Dhara turned to look at Nala thoughtfully. ‘It must have been very sad for Karna, to find out that his mother had given him away’.
‘Yes, Dhara, I think Karna must have been sad. The charioteer and his wife who raised him, loved him though. They loved him like he was their own. Karna had many moments of happiness in his life’.
‘He still died though, didn’t he?’
‘Yes, but we all die. Karna chose a warrior’s life and a warrior’s death’.
Dhara is consistently torn between being a warrior and being a mother; of staying to fight for her homeland, or leaving for the security of life with family in Australia. Similarly, Karna is faced with a decision to switch to the Pandavas’ side, after learning that he is in fact their brother by blood. This choice between irreconcilable duties is an effective way of conveying a central message of Chandran’s novel: that no act is wholly good or wholly bad, particularly in the context of violence and war.
Chandran portrays Karna’s death as allegory for the Tamil genocide. Arjuna goes against the Hindu behavioural code for a ‘just war’ and shoots an arrow into Karna’s chest when he is defenceless and distracted by his chariot’s stuck wheel.
Nothing was safe for the Tamils.
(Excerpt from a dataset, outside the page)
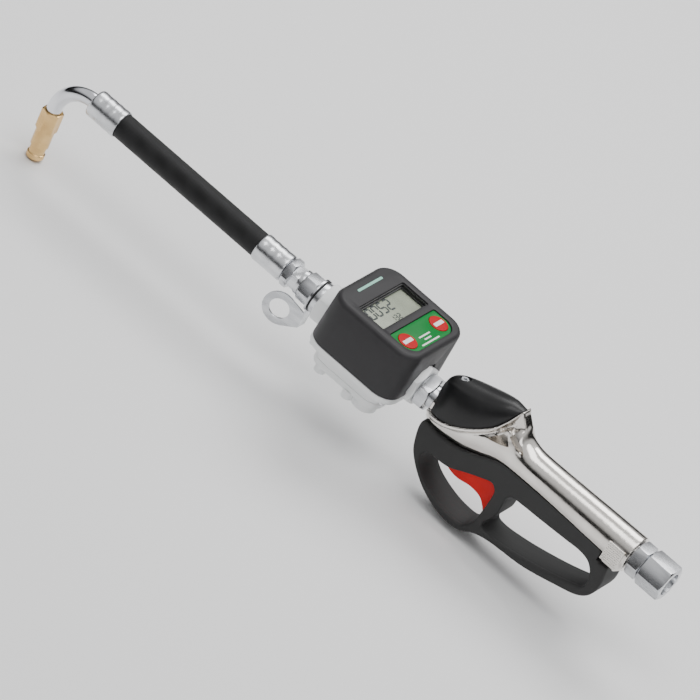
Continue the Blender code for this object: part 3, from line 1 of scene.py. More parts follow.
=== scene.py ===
"""Looks of an oil control gun with a digital in-line meter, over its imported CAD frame.

Sizes in the classes are millimetres from the datum, which is the middle of the union between
gun and meter, on the outlet axis. +X runs to the nozzle, +Y is the left side and +Z is up.
"""

from __future__ import annotations

import json
import logging
import math
from dataclasses import dataclass, field
from enum import Enum
from typing import Iterable, Sequence
import bmesh  # noqa: E402
import bpy  # noqa: E402
import numpy as np  # noqa: E402
from mathutils import Matrix, Vector  # noqa: E402


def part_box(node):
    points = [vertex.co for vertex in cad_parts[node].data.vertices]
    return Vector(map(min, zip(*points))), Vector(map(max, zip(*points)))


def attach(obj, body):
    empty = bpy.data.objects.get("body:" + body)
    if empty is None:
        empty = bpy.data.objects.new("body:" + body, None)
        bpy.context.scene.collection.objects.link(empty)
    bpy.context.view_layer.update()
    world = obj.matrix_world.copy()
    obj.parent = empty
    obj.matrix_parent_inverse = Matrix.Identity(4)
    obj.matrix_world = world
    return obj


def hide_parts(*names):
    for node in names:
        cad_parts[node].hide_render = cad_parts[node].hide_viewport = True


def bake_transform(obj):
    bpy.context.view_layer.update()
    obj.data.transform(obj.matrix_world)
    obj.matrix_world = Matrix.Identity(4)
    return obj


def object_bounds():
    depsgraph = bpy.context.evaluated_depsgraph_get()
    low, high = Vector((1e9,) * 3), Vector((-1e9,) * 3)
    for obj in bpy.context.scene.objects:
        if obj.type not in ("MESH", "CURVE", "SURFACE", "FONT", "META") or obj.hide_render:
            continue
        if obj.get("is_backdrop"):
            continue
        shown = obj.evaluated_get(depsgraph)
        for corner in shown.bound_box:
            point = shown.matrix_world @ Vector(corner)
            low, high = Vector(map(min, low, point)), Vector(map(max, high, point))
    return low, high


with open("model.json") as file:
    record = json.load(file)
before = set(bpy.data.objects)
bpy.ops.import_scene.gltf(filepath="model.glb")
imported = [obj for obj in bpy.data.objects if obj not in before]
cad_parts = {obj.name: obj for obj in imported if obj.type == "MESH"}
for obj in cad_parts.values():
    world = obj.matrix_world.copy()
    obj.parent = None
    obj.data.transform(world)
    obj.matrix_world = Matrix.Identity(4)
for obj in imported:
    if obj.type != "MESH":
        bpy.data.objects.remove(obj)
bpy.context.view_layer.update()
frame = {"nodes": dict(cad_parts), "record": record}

LOG = logging.getLogger("oil_gun")
MM = 0.001
UNION_REACH = 21.3             # from the union's rear thread end to its middle
COAT_ROUGH = 0.12
NARROW = (0.3, 0.7)            # where most values of a noise or a wave lie
WORN_EDGE = (0.515, 0.60)      # pointiness where wear starts and where it is full
PRINT_SINK = 0.02              # how far a print reaches into the face under it
GAP = 0.3                      # clearance between parts that are put together

Point = tuple[float, float]
Colour = tuple[float, float, float]
Socket = bpy.types.NodeSocket


def datum() -> Vector:
    """Return the datum in the row frame, in metres."""
    low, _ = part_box("union_nut")
    ring_low, ring_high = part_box("lock_ring")
    return Vector((low.x + UNION_REACH * MM, 0, (ring_low.z + ring_high.z) / 2))


DATUM = datum()
TO_FRAME = Matrix.Translation(DATUM) @ Matrix.Diagonal((MM, MM, MM, 1))
TUBE_AXIS = 10.5               # inlet axis above the outlet axis


# --- finishes -----------------------------------------------------------------------------

class Grain(Enum):
    """Surface patterns that a finish can carry."""

    MOULDED = "fine grain of a textured mould"
    CAST = "soft waves and pores of a painted casting"
    PLATED = "polished plating with faint orange peel"
    TURNED = "rings left by a lathe, along X"
    TURNED_UP = "rings left by a lathe, along Z"
    DRAWN = "long streaks along X of drawn tube and bar"
    WRAPPED = "cloth impression of a wrapped hose, on the piece's own UV map"
    PRINTED = "flat printed film"


@dataclass(frozen=True)
class Finish:
    """One finish: its colours, gloss and the pattern that breaks them up.

    Args:
        label: name of the material
        colour: main linear colour
        second: linear colour that the pattern mixes in
        rough: lowest and highest roughness
        metallic: 1 for bare metal
        grain: the pattern
        scale: how fine the pattern is, in cells a metre
        depth: height of the pattern's relief, in millimetres
        coat: weight of a clear coat
        edge: how much lighter worn edges are
        specular: the shader's specular level
    """

    label: str
    colour: Colour
    second: Colour
    rough: tuple[float, float]
    metallic: float = 0.0
    grain: Grain = Grain.MOULDED
    scale: float = 1500.0
    depth: float = 0.02
    coat: float = 0.0
    edge: float = 0.0
    specular: float = 0.5

    def material(self) -> bpy.types.Material:
        """Return the finish's material, made the first time it is asked for.

        Returns:
            A node material on Object coordinates, or on the UV map for a wrapped hose.
        """
        made = bpy.data.materials.get(self.label)
        if made is not None:
            return made
        material = bpy.data.materials.new(self.label)
        material.use_nodes = True
        material.diffuse_color = (*self.colour, 1.0)
        graph = Graph(material.node_tree)
        shader = graph.tree.nodes["Principled BSDF"]
        shader.inputs["Metallic"].default_value = self.metallic
        shader.inputs["Coat Weight"].default_value = self.coat
        shader.inputs["Coat Roughness"].default_value = COAT_ROUGH
        shader.inputs["Specular IOR Level"].default_value = self.specular
        pattern, broad = self.patterns(graph)
        colour = graph.mix(graph.ramp(broad, *NARROW), self.colour, self.second)
        if self.edge > 0:
            light = tuple(min(1.0, c + self.edge) for c in self.colour)
            worn = graph.ramp(graph.edges(), *WORN_EDGE)
            colour = graph.mix(worn, colour, light)
        graph.feed(shader, {"Base Color": colour, "Roughness": graph.spread(broad, *self.rough),
                            "Normal": graph.bump(pattern, self.depth * MM)})
        return material

    def patterns(self, graph: Graph) -> tuple[Socket, Socket]:
        """Make the fine relief and the broad variation.

        Args:
            graph: the material's node graph

        Returns:
            The fine pattern's socket and the broad pattern's socket.
        """
        place = graph.place(self.grain is Grain.WRAPPED)
        broad = graph.noise(place, self.scale * 0.03, 3.0)
        if self.grain in (Grain.TURNED, Grain.TURNED_UP):
            turn = (1, 0.02, 0.02) if self.grain is Grain.TURNED else (0.02, 0.02, 1)
            fine = graph.noise(graph.mapped(place, turn), self.scale, 2.0)
        elif self.grain is Grain.DRAWN:
            fine = graph.noise(graph.mapped(place, (0.03, 1, 1)), self.scale, 2.0)
            broad = graph.noise(graph.mapped(place, (0.15, 1, 1)), self.scale * 0.06, 3.0)
        elif self.grain is Grain.WRAPPED:
            weave = graph.wave(graph.mapped(place, (1, 1, 1), math.radians(28)), self.scale)
            cross = graph.wave(graph.mapped(place, (1, 1, 1), math.radians(-62)), self.scale)
            fine = graph.add(graph.scaled(weave, 0.5), cross)
            wrap = graph.wave(graph.mapped(place, (1, 1, 1), math.radians(20)),
                              self.scale * 0.05)
            broad = graph.add(graph.scaled(wrap, 0.3), graph.scaled(broad, 0.7))
        elif self.grain is Grain.CAST:
            pores = graph.noise(place, self.scale, 5.0)
            waves = graph.noise(place, self.scale * 0.12, 2.0)
            fine = graph.add(graph.scaled(pores, 0.5), waves)
        elif self.grain is Grain.PLATED:
            fine = graph.noise(place, self.scale * 0.35, 1.0)
        else:
            fine = graph.cells(place, self.scale)
        return fine, broad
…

In the final stages of the war, people died in hospitals and schools were they had taken refuge. Rajan had read the recent Amnesty International report. The Tigers had used their own people as human shields. But the army, knowing the molecular composition of that shield, had still attacked it, breaking down men, women and children to finish off the Tigers. War crimes, the report called it.
The fact that Karna is killed by his own brother is significant. Nala often tells her children ‘If you swim, swim together. If you sink, sink together.’ Yet Nala repeatedly makes choices that preference Priya over Dhara. She admits that ‘Priya and Nandan belonged to her more deeply than Dhara, as much as she had tried to love this child as her own.’ Through Nala, Chandran exposes an inconvenient truth of human nature - that we inevitably construct categories of ‘self/other’, ‘us/them’ and ‘family/not family’. And so, Dhara, just like Karna, remains an outsider in her own family, and the Tamil people remain outsiders in their own land.
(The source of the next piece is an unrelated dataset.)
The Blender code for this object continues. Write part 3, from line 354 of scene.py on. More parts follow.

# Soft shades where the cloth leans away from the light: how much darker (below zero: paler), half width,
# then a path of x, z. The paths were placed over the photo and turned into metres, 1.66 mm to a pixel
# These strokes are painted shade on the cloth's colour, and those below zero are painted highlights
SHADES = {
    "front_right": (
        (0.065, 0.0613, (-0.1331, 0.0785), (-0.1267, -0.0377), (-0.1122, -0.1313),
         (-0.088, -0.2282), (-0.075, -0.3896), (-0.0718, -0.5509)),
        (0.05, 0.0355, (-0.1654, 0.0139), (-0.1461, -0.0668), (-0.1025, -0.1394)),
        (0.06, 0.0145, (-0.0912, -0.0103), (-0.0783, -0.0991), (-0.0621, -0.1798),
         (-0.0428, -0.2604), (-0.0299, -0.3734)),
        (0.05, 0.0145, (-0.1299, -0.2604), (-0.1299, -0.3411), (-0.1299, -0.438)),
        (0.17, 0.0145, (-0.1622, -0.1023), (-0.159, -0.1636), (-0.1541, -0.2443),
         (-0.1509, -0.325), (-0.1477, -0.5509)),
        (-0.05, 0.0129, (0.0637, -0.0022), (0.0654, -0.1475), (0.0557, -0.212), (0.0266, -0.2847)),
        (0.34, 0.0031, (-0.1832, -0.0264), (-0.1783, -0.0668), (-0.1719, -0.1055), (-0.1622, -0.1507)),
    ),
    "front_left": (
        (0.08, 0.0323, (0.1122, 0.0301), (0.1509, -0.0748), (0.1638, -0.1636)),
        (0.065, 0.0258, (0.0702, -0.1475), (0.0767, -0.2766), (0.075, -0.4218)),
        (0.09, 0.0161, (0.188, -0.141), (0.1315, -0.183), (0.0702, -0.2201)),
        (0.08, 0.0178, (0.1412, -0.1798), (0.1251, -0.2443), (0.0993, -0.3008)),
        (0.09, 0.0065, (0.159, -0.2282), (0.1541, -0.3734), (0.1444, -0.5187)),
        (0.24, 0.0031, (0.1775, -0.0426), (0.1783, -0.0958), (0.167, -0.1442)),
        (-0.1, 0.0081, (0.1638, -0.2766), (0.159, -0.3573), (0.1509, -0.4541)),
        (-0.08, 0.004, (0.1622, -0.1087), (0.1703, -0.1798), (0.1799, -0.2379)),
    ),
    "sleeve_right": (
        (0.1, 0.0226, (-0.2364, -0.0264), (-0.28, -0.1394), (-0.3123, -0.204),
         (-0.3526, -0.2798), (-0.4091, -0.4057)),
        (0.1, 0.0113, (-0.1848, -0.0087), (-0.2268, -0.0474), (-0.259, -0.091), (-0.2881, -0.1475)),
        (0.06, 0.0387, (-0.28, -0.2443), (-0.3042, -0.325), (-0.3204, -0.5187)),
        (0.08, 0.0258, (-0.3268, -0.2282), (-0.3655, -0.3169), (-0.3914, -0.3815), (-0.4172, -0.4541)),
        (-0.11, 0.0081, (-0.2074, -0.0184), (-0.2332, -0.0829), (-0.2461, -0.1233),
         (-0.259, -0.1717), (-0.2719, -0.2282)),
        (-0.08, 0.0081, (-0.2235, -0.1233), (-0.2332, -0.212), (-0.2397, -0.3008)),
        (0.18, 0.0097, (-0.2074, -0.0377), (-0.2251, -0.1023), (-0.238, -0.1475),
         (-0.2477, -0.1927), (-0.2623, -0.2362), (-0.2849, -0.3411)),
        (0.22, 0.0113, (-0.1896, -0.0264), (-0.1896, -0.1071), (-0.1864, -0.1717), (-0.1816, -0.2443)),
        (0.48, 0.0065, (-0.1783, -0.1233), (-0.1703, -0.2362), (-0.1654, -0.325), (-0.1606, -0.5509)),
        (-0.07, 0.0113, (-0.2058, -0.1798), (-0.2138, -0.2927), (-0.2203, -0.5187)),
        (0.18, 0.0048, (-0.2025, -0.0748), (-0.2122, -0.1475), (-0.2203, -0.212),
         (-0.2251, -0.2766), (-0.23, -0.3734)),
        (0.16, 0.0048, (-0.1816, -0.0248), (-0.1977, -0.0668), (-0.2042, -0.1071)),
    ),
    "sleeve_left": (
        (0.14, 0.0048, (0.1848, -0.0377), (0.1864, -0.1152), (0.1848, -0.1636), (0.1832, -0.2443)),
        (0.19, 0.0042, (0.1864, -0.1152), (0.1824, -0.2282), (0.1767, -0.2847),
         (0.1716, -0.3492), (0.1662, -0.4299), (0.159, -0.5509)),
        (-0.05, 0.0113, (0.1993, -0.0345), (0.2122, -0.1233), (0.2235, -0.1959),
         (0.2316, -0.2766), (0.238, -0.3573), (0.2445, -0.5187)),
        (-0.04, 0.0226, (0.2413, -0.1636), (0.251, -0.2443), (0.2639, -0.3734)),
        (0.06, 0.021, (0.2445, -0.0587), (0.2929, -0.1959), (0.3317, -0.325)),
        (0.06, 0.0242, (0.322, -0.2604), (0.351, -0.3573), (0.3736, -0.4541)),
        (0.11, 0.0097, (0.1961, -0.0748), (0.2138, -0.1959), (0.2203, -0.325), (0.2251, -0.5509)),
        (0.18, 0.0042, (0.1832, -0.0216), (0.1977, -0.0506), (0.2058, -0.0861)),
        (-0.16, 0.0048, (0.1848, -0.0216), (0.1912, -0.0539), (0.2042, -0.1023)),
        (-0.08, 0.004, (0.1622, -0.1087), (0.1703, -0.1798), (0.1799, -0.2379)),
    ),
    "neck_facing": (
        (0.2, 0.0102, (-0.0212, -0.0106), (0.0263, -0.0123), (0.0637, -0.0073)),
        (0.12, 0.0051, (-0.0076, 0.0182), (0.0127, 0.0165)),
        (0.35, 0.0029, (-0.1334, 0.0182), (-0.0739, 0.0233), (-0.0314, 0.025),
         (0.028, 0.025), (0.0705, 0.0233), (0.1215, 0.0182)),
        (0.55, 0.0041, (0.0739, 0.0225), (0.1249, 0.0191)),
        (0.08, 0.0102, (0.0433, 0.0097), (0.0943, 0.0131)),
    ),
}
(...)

The imagery of Sūrya, the Sun God, as the dispeller of darkness, is used repeatedly throughout the book. Chandran utilises the symbol of the ‘rising sun’ not as an expression of the victory of good over evil, but rather the victory of truth and knowledge over ignorance. Therefore, the book, Song of the Sun God, offers us a chance to bear witness to the truth; and not just observe, but assess and examine this truth in the ‘light of day’. This is important in a post-war context of ongoing violence and occupation, and the reality that many of the underlying reasons for discrimination against minority communities persist in Sri Lanka today. Meanwhile, the genocidal character of the wartime atrocities remains only partially acknowledged. The failure of the United Nations and the international community to implement mechanisms of accountability for the mass atrocities committed is well documented.
Tens of thousands of Tamils are still missing. The majority of them were taken away by government forces, never to be seen or heard from ever again. Despite their heartbroken and brave mothers protesting for over 850 days demanding answers, the authorities have maintained their silence.
It feels as though the moment for this book has arrived. Though the story is a tragic one, the symbolism of the rising sun provides hope, as it gestures that truth and justice will eventually prevail. Songs of the Sun God truly is, as Chandran intended it, a “love letter to her ancestors”, and to Tamil people everywhere.